>> start

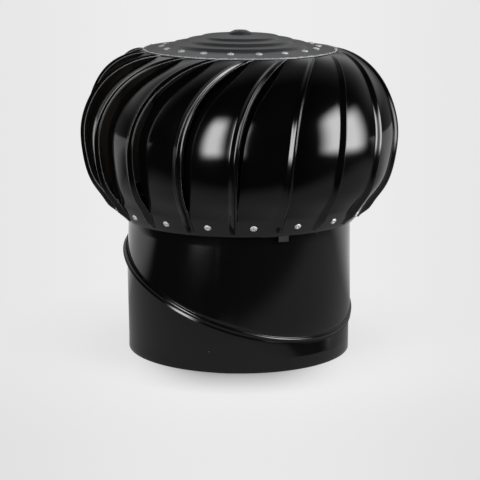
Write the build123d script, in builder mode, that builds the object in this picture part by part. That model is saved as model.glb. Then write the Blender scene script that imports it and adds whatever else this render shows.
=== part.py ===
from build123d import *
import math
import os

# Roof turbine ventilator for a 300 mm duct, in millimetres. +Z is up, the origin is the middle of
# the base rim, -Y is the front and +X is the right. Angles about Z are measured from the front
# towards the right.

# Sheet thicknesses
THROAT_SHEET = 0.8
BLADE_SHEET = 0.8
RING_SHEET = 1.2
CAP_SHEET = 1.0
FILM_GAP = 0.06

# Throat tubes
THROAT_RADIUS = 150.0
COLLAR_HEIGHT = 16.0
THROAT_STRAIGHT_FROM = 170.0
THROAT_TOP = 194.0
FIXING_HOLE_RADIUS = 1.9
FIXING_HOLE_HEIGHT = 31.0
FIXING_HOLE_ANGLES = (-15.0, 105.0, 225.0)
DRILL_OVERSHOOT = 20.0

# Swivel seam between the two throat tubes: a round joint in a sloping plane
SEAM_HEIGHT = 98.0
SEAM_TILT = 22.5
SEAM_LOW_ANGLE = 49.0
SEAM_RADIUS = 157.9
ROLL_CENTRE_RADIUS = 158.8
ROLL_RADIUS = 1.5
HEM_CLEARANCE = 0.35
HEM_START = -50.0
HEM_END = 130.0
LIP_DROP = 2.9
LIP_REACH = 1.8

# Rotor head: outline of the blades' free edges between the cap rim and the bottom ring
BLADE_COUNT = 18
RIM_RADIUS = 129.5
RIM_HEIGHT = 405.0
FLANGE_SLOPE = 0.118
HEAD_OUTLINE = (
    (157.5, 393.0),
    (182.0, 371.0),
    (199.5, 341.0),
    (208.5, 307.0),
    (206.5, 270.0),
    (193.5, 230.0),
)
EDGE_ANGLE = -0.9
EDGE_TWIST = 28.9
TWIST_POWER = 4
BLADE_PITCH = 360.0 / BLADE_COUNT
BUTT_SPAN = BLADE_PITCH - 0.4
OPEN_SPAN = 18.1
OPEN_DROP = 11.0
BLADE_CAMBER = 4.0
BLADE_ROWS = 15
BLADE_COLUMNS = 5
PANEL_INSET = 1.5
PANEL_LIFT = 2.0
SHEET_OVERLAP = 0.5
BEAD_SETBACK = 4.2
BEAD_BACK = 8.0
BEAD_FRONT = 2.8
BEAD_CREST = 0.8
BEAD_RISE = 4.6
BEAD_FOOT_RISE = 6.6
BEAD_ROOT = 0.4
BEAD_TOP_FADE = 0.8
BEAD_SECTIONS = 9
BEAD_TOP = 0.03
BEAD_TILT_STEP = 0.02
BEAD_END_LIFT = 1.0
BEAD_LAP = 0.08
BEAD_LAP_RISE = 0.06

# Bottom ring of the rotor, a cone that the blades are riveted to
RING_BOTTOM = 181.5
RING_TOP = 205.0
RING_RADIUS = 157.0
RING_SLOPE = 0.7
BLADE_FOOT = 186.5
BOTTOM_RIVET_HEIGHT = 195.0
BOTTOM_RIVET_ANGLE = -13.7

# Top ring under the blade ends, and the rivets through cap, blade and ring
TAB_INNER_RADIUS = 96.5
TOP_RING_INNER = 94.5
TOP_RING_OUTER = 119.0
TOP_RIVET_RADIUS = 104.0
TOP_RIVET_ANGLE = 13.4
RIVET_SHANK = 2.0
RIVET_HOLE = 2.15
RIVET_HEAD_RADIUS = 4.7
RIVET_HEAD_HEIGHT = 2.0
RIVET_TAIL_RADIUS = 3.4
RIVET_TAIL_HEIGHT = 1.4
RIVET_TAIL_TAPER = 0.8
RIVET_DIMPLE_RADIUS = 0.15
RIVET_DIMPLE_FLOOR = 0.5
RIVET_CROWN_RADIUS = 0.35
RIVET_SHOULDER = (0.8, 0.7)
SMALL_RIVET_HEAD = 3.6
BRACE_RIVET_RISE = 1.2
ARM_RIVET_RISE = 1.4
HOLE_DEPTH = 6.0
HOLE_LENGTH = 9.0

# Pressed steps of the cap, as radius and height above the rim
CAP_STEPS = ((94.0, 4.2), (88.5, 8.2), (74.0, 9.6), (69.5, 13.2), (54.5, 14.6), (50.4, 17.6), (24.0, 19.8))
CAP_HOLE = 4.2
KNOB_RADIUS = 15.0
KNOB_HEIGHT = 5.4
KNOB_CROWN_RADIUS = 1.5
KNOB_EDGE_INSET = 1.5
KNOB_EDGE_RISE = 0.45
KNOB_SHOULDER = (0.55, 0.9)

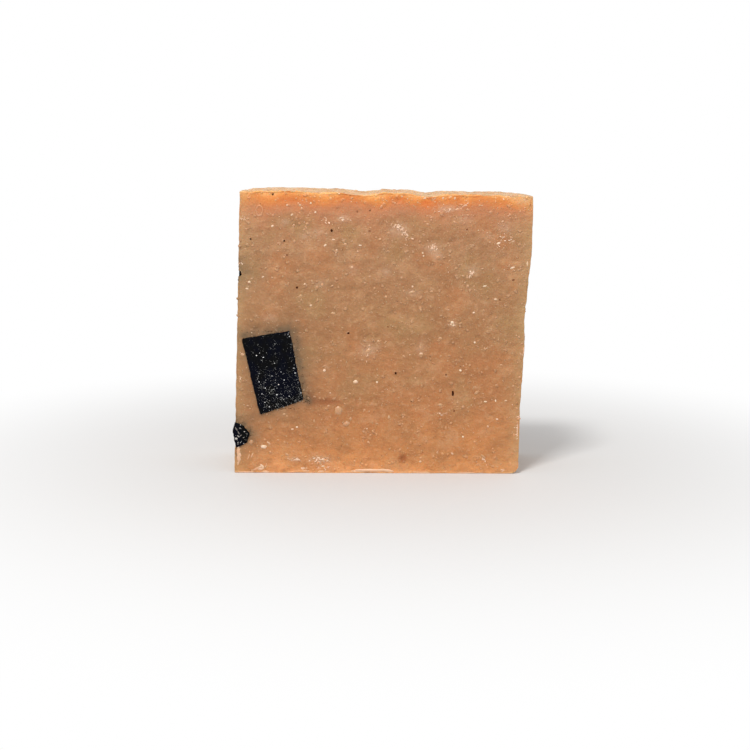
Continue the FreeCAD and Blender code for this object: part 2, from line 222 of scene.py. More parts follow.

>> end

In the entries above, find each line with the word "part" and show it.

Complete output:
Write the build123d script, in builder mode, that builds the object in this picture part by part. That model is saved as model.glb. Then write the Blender scene script that imports it and adds whatever else this render shows.
=== part.py ===
Continue the FreeCAD and Blender code for this object: part 2, from line 222 of scene.py. More parts follow.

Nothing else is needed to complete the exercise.